The first three members of the Komnenid Dynasty were arguably the last great rulers that the Byzantine Empire had. When Alexios took the throne in 1081, the empire had lost Asia Minor, the Normans were threatening the west, and the Pechenegs were invading the east. Alexios stabilized the situation while his successor, John II, recovered territory in the west of Asia Minor. Manuel I became Emperor in 1143 and strengthened the empire’s position in the Balkans while his armies also began the difficult process of trying to take back land in Anatolia.

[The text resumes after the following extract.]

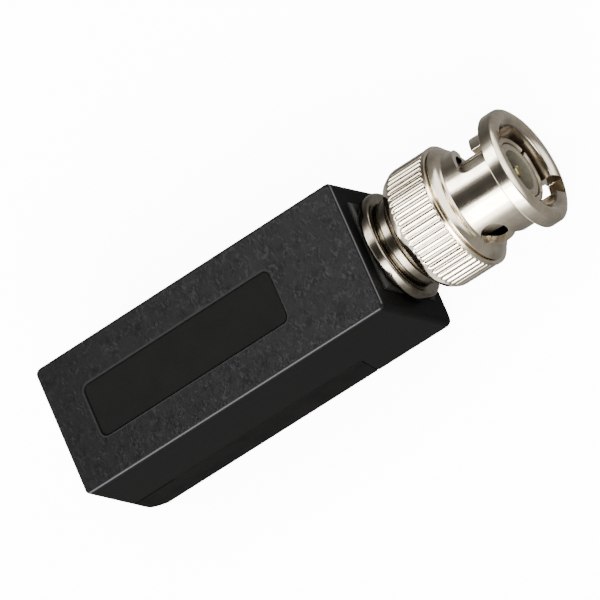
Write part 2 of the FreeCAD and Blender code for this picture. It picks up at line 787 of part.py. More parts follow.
def bayonet_slot():
    """One entry groove, its helical ramp and the round detent at its end."""
    x_start = X_NUT_FRONT - RAMP_START
    x_detent = X_NUT_FRONT - DETENT_DEPTH
    x_ramp_end = x_start - RAMP_DROP
    half = SLOT_WIDTH / 2
    low = NUT_BORE - 0.6
    high = BARREL_RADIUS + 0.6

    # Entry groove: straight, with its round end where the ramp begins
    groove = box(
        x_start,
        X_NUT_FRONT + 1,
        -half,
        half,
        AXIS_HEIGHT + low,
        AXIS_HEIGHT + ENTRY_RADIUS + 1,
    )
    foot = Vector(x_start, 0, AXIS_HEIGHT + low)
    turn = Part.makeCylinder(half, ENTRY_RADIUS + 1 - low, foot, UP)
    entry = groove.fuse(turn).common(rod(x_start - half - 1, X_NUT_FRONT + 2, ENTRY_RADIUS))

    # Ramp: a slot-wide section carried along a helix from the detent end
    lead = RAMP_DROP * 360.0 / RAMP_SWEEP
    middle = (low + high) / 2
    helix = Part.makeHelix(lead, RAMP_DROP, middle)
    lean = math.atan2(lead, 2 * math.pi * middle)
    across = half / math.cos(lean)
    corners = [
        Vector(low, 0, -across),
        Vector(high, 0, -across),
        Vector(high, 0, across),
        Vector(low, 0, across),
    ]
    section = Part.makePolygon(corners + corners[:1])
    ramp = Part.Wire(helix).makePipeShell([section], True, True)
    # Stand the helix on the plug axis: its Z becomes X, its start faces the detent
    ramp.rotate(Vector(0, 0, 0), ACROSS, 90)
    ramp.translate(Vector(x_ramp_end, 0, AXIS_HEIGHT))
    ramp.rotate(ON_AXIS, ALONG, 180 - RAMP_SWEEP)

    # Detent: round hole at the end of the ramp
    foot = Vector(x_detent, 0, AXIS_HEIGHT + low)
    detent = Part.makeCylinder(DETENT_RADIUS, high - low, foot, UP)
    detent = clocked(detent, RAMP_SWEEP)
    end = Vector(x_ramp_end, 0, AXIS_HEIGHT + low)
    round_end = clocked(Part.makeCylinder(half, high - low, end, UP), RAMP_SWEEP)
    return [entry, ramp, detent, round_end]


def bayonet_nut():
    """Knurled coupling nut with two bayonet slots half a turn apart."""
    nut = turned(nut_profile())
    nut = nut.cut(knurl_grooves())
    for turn in (0, 180):
        for tool in bayonet_slot():
            nut = nut.cut(clocked(tool, SLOT_CLOCK + turn))
    return nut


def retaining_ring():
    """Split ring sprung into the groove inside the rear of the nut."""
    x0 = X_RETAINER + RETAINER_PLAY
    x1 = X_RETAINER + RETAINER_WIDTH - RETAINER_PLAY
    ring = tube(x0, x1, RETAINER_RADIUS, RETAINER_BORE)
    half = RETAINER_GAP / 2
    z0 = AXIS_HEIGHT - RETAINER_RADIUS - 1
    gap = box(x0 - 1, x1 + 1, -half, half, z0, AXIS_HEIGHT)
    return ring.cut(gap)


def thrust_washer():
    """Flat washer between the retaining ring and the wave spring."""
    inner = NECK_RADIUS + WASHER_CLEARANCE
    outer = NUT_REAR_BORE - WASHER_CLEARANCE
    return tube(X_WASHER, X_WAVE, outer, inner)


def wave_washer():
    """Wave spring that draws the nut back against the stop flange."""
    inner = NECK_RADIUS + WAVE_BORE_GAP
    outer = NUT_REAR_BORE - WAVE_BORE_GAP
    swing = (WAVE_HEIGHT - WAVE_THICKNESS) / 2
    steps = WAVE_COUNT * 8
    sections = []
    for i in range(steps):
        turn = 2 * math.pi * i / steps
        x0 = X_WAVE + swing - swing * math.cos(WAVE_COUNT * turn)
        corners = []
        for x, r in (
            (x0, inner),
            (x0, outer),
            (x0 + WAVE_THICKNESS, outer),
            (x0 + WAVE_THICKNESS, inner),
        ):
            y = r * math.sin(turn)
            z = AXIS_HEIGHT + r * math.cos(turn)
            corners.append(Vector(x, y, z))
        sections.append(corners)
    faces = []
    for i in range(steps):
        a = sections[i]
        b = sections[(i + 1) % steps]
        for k in range(4):
            m = (k + 1) % 4
            for tri in ((a[k], a[m], b[m]), (a[k], b[m], b[k])):
                faces.append(Part.Face(Part.makePolygon(list(tri) + [tri[0]])))
    solid = Part.Solid(Part.Shell(faces))
    if solid.Volume < 0:
        solid.reverse()
    return solid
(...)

Of course, his reign was not without mistakes. He was far too ambitious in his territorial aims, and his great campaign against the Turkish Sultanate ended in disaster with a defeat at the Battle of Myriokephalon in 1176. Despite the vast sums spent on warfare which left the treasury bare, the Empire’s Western provinces enjoyed an economic revival which carried on from the days of Alexios.
Manuel was extremely popular with members of his court who referred to him as the ‘divine emperor.’ Chroniclers in the next century also lavished him with praise by saying he was ‘the most blessed of emperors,’ and he was ‘great in fine deeds.’ Even with the setbacks against the Turks, the Empire was still considered a great power and enjoyed a booming economy.
However, Byzantium needed a strong leader to hold everything together, and while Manuel certainly fitted the bill, his successors did not. When he died in 1180, his son and successor, Alexios II, was just ten years of age and was under the influence of his mother, Maria, who was a Frankish princess. Hostility towards ‘foreign’ influence led to the murder of Alexios in 1183 while his usurper, Andronikos I, was executed two years later. Subsequently, internal squabbling occupied the empire and allowed enemies to regain territory. Within a quarter of a century of Manuel’s death, Constantinople fell for the first time. It was the beginning of the end.